Au fil des années, leur analyse du motif de la piscine s'enrichit : «Il y a quelque chose de touchant dans cette tentative humaine de recréer la nature, un étang, une mer, un lac, de façon plus maîtrisée. C'est à la fois artificiel et fragile et les gens y ont investi tant de symboliques différentes», observent-ils. «Sans oublier la dimension sociologique : de la piscine privée comme symbole de statut social à la piscine publique qui efface les barrières de classe. C'est aussi le seul endroit où nous osons montrer nos corps, où la quasi-nudité est socialement acceptée.»

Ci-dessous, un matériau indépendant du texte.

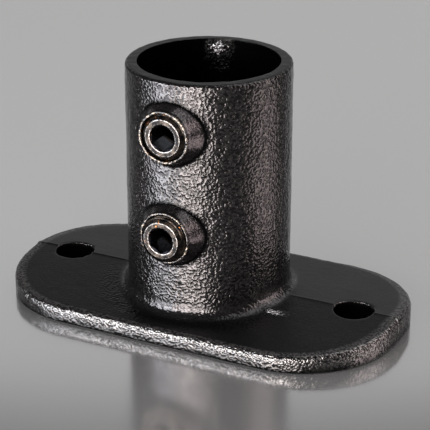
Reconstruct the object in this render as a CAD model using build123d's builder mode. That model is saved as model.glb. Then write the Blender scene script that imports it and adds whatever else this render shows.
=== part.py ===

Cette exploration atteint son apogée avec leur exposition This Is How We Bite Our Tongue à la Whitechapel Gallery de Londres (2018). Ils y présentent une piscine municipale abandonnée, métaphore de la gentrification du quartier. Mais c'est avec Van Gogh's Ear que leur réflexion trouve sa forme la plus aboutie. L'installation, une piscine de jardin dressée verticalement au cœur de New York, crée un choc visuel saisissant. Arrachée à son contexte habituel, la banlieue américaine, et plantée dans l'effervescence d'un quartier d'affaires, elle devient un puissant symbole du rêve américain fracturé.
L'évolution formelle de l'œuvre illustre parfaitement leur processus créatif. Au départ, ils imaginent une piscine en forme de haricot, inspirée d'Hockney. Mais en travaillant le revers de la sculpture, ils se retrouvent influencés par les formes modernistes de Jean Arp. C'est alors qu'ils découvrent sa ressemblance inattendue avec une oreille. Cette coïncidence les amène à faire le lien avec l'histoire de l'oreille coupée de Van Gogh, créant ainsi un dialogue surprenant entre culture populaire et histoire de l'art.

Public Art Fund, NY © Jason Wyche © Adagp, Paris, 2025
“Il y a quelque chose de touchant dans cette tentative humaine de recréer la nature, un étang, une mer, un lac, de façon plus maîtrisée. C'est à la fois artificiel et fragile, et les gens y ont investi tant de symboliques différentes. Sans oublier la dimension sociologique : de la piscine privée comme symbole de statut social à la piscine publique qui efface les barrières de classe. C'est aussi le seul endroit où nous osons montrer nos corps, où la quasi-nudité est socialement acceptée.”

Courtesy : les artistes, Louisiana Museum of Modern Art © Bent Ryberg © Adagp, Paris, 2025
V. "Prada Marfa" (2005)
Prada Marfa illustre parfaitement la façon dont Elmgreen & Dragset aiment jouer avec les espaces. Leur approche consiste souvent à transformer les musées en lieux du quotidien : hôpitaux, terminaux d'aéroport, prisons ou maisons. Ici, ils confrontent deux univers que tout semble opposer : une boutique de luxe et le désert texan. En juxtaposant ainsi le symbole ultime du commerce urbain haut de gamme avec un paysage naturel sauvage, ils créent une tension visuelle et conceptuelle qui va bien au-delà d'une simple critique de la société de consommation.
Leur analyse révèle des complexités insoupçonnées : ces deux espaces, pourtant diamétralement opposés, sont tous deux devenus des produits de consommation. Comme ils le soulignent, le désert texan lui-même s'est transformé en produit culturel, façonné par la publicité, le cinéma, et les séries télé : des westerns classiques aux mythiques publicités Marlboro. Cette observation leur permet de dépasser la simple opposition nature/culture pour interroger notre rapport contemporain au monde naturel.
La boutique Prada, transplantée dans cet environnement hostile, devient ainsi plus qu'une critique du consumérisme, elle incarne ce que les artistes décrivent comme «une œuvre de land art qui ne tombe pas dans la romantisation de la nature.» Sa présence incongrue dans le paysage désertique ouvre un dialogue complexe entre consommation, préservation et dégradation.
L'installation, initialement vouée à se dégrader lentement sous l'effet des éléments, est aujourd'hui entretenue, transformant paradoxalement cette boutique de luxe en une réflexion sur la permanence et l'impermanence.